La règle générale est que ne doivent pas être annulés les actes postérieurs à une irrégularité qui n’est pas de nature à affecter par voie de contagion quelque autre pièce de la procédure. A contrario sont nuls pour la Cour de Cassation française les actes qui procèdent d’actes eux-mêmes annulés. S’il a le mérite d’une relative clarté, ce système peut être jugé insatisfaisant au plan des principes.
De nombreux états américains appliquent pour leur part la stricte théorie des fruits de l’arbre empoisonné. En tout état de cause, l’acte annulé est réputé n’avoir jamais existé et il ne saurait en aucun cas y être fait référence par aucune des parties.
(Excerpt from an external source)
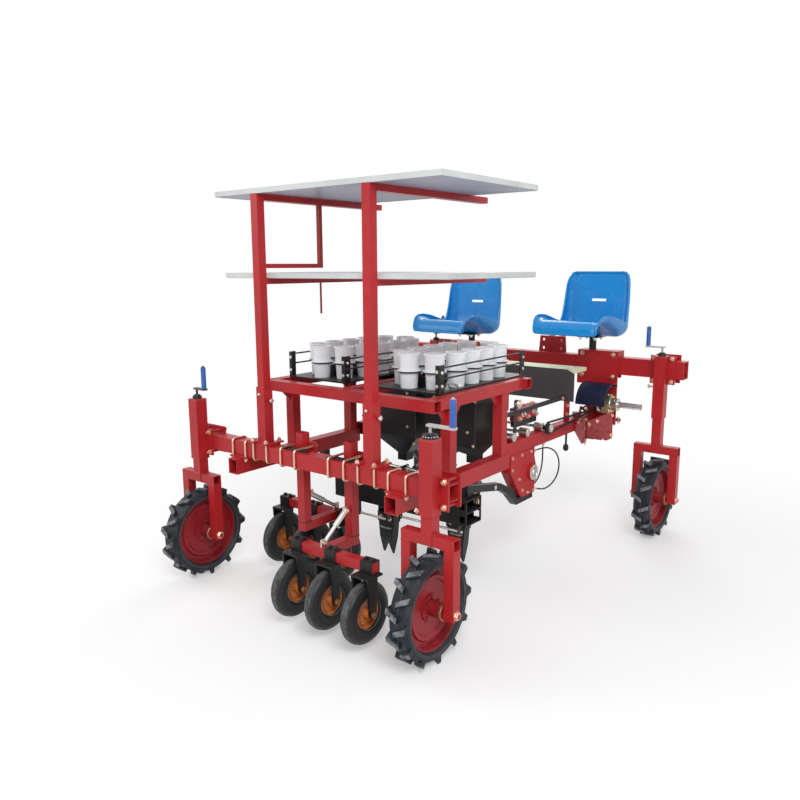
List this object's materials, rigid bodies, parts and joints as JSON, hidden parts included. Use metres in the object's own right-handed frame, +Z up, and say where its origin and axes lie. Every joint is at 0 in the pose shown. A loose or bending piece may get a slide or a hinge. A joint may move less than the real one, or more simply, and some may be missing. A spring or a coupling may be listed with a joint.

On peut en outre envisager comme le font certaines législations européennes que sur ordre de la juridiction ces actes soient refaits de manière régulière s’agissant de nullités au caractère formel. En aucun cas un acte frappé d’une nullité substantielle de principe telle qu’une atteinte à l’intégrité physique d’un suspect ou d’un témoin ne saurait être refait valablement par la suite. En ce domaine, le respect de la règle est la mère nourricière de la légitimité judiciaire.
Très concrètement, il convient de soulever les nullités par voie écrite que ce soit lors de l’audience sur le fond ou à l’occasion des mémoires et observations pré juridictionnelles. L’intérêt de l’écrit est d’une part de permettre le respect du contradictoire en donnant copie au Parquet qui saura alors à quels arguments il devra répondre. D’autre part, le fait de déposer des écrits oblige la juridiction à répondre dans sa décision et facilite donc la censure par les juridictions d’appel le cas échéant.
Vous trouverez en fin d’ouvrage deux modèles de conclusions et mémoires articulant des nullités de procédure. Enfin, la plaidoirie au soutien de ces écrits doit être fondée sur les principes fondamentaux et analyser la jurisprudence nationale avec des décisions précises de la Cour Suprême pour faciliter le travail du Juge de première instance.